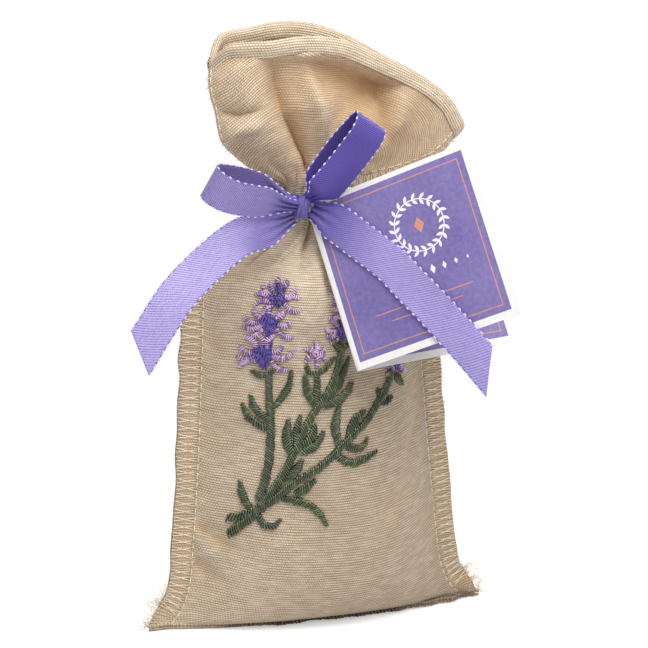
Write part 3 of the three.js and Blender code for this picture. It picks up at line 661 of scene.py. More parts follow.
SCOOP = {"u": 0.16, "climb": 0.74, "wide": 0.3, "tall": 0.28, "depth": 4.8 * MM}
HEM_SHADOW = {"left": -0.62, "right": 0.42, "start": 0.66, "end": 0.89, "stop": 0.93, "depth": 5.0 * MM}
BACK_RUFF_FOLDS = [
    fold([(-0.45, 2.1), (-0.4, 3.0)], 0.12, 3.2),
    fold([(-0.1, 2.1), (-0.12, 3.0)], 0.1, -2.0, 1.8),
    fold([(0.1, 2.1), (0.14, 3.0)], 0.09, 2.4),
    fold([(0.5, 2.1), (0.52, 3.0)], 0.13, 2.6),
    fold([(-0.8, 2.3), (-0.72, 2.8)], 0.08, 1.4),
]
FRONT_CREASES = [
    fold([(-0.15, 1.03), (-0.19, 0.95), (-0.21, 0.885)], 0.045, 3.0, 1.2, 0.1),
    fold([(-0.36, 0.985), (-0.5, 0.885)], 0.05, -1.3, 1.8),
    fold([(-0.14, 0.875), (-0.24, 0.72)], 0.26, -3.4, 2),
    fold([(-0.36, 0.93), (-0.52, 0.86)], 0.05, 1.2, 1.4),
    fold([(-0.62, 1.0), (-0.72, 0.87)], 0.06, 1.5),
    fold([(0.03, 1.0), (0.02, 0.9), (-0.01, 0.8)], 0.045, 1.5, 1.4),
    fold([(0.14, 0.98), (0.12, 0.84)], 0.045, -0.8, 1.8),
    fold([(0.3, 1.02), (0.24, 0.8)], 0.055, 1.5),
    fold([(0.55, 1.02), (0.6, 0.84)], 0.07, 1.4),
    fold([(-1.04, 0.26), (-0.87, 0.231), (-0.72, 0.2)], 0.05, 1.9, 1.6, 0.1),
    fold([(-1.04, 0.22), (-0.9, 0.185), (-0.8, 0.155)], 0.045, -0.9, 2, 0.1),
    fold([(-1.04, 0.17), (-0.93, 0.145), (-0.8, 0.11)], 0.05, 1.9, 1.6, 0.1),
    fold([(0.3, 0.24), (0.5, 0.289), (0.76, 0.36)], 0.09, 0.8, 1.8),
    fold([(1.02, 0.19), (0.8, 0.25)], 0.05, 1.2),
    fold([(0.7, 0.42), (0.8, 0.47), (0.92, 0.53)], 0.035, 0.9, 1.4),
    fold([(0.74, 0.53), (0.9, 0.57)], 0.04, 0.7, 1.5),
    fold([(-1.02, 0.5), (-0.88, 0.47)], 0.04, 0.7, 1.5),
    fold([(-1.02, 0.75), (-0.85, 0.68)], 0.05, 0.8, 1.5),
]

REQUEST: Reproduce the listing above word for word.

RESPONSE FOR THIS EXERCISE:
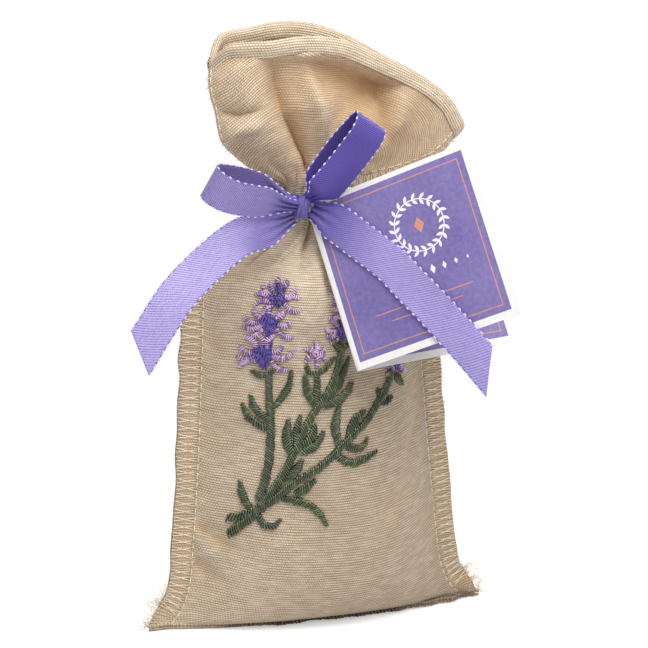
Write part 3 of the three.js and Blender code for this picture. It picks up at line 661 of scene.py. More parts follow.
SCOOP = {"u": 0.16, "climb": 0.74, "wide": 0.3, "tall": 0.28, "depth": 4.8 * MM}
HEM_SHADOW = {"left": -0.62, "right": 0.42, "start": 0.66, "end": 0.89, "stop": 0.93, "depth": 5.0 * MM}
BACK_RUFF_FOLDS = [
    fold([(-0.45, 2.1), (-0.4, 3.0)], 0.12, 3.2),
    fold([(-0.1, 2.1), (-0.12, 3.0)], 0.1, -2.0, 1.8),
    fold([(0.1, 2.1), (0.14, 3.0)], 0.09, 2.4),
    fold([(0.5, 2.1), (0.52, 3.0)], 0.13, 2.6),
    fold([(-0.8, 2.3), (-0.72, 2.8)], 0.08, 1.4),
]
FRONT_CREASES = [
    fold([(-0.15, 1.03), (-0.19, 0.95), (-0.21, 0.885)], 0.045, 3.0, 1.2, 0.1),
    fold([(-0.36, 0.985), (-0.5, 0.885)], 0.05, -1.3, 1.8),
    fold([(-0.14, 0.875), (-0.24, 0.72)], 0.26, -3.4, 2),
    fold([(-0.36, 0.93), (-0.52, 0.86)], 0.05, 1.2, 1.4),
    fold([(-0.62, 1.0), (-0.72, 0.87)], 0.06, 1.5),
    fold([(0.03, 1.0), (0.02, 0.9), (-0.01, 0.8)], 0.045, 1.5, 1.4),
    fold([(0.14, 0.98), (0.12, 0.84)], 0.045, -0.8, 1.8),
    fold([(0.3, 1.02), (0.24, 0.8)], 0.055, 1.5),
    fold([(0.55, 1.02), (0.6, 0.84)], 0.07, 1.4),
    fold([(-1.04, 0.26), (-0.87, 0.231), (-0.72, 0.2)], 0.05, 1.9, 1.6, 0.1),
    fold([(-1.04, 0.22), (-0.9, 0.185), (-0.8, 0.155)], 0.045, -0.9, 2, 0.1),
    fold([(-1.04, 0.17), (-0.93, 0.145), (-0.8, 0.11)], 0.05, 1.9, 1.6, 0.1),
    fold([(0.3, 0.24), (0.5, 0.289), (0.76, 0.36)], 0.09, 0.8, 1.8),
    fold([(1.02, 0.19), (0.8, 0.25)], 0.05, 1.2),
    fold([(0.7, 0.42), (0.8, 0.47), (0.92, 0.53)], 0.035, 0.9, 1.4),
    fold([(0.74, 0.53), (0.9, 0.57)], 0.04, 0.7, 1.5),
    fold([(-1.02, 0.5), (-0.88, 0.47)], 0.04, 0.7, 1.5),
    fold([(-1.02, 0.75), (-0.85, 0.68)], 0.05, 0.8, 1.5),
]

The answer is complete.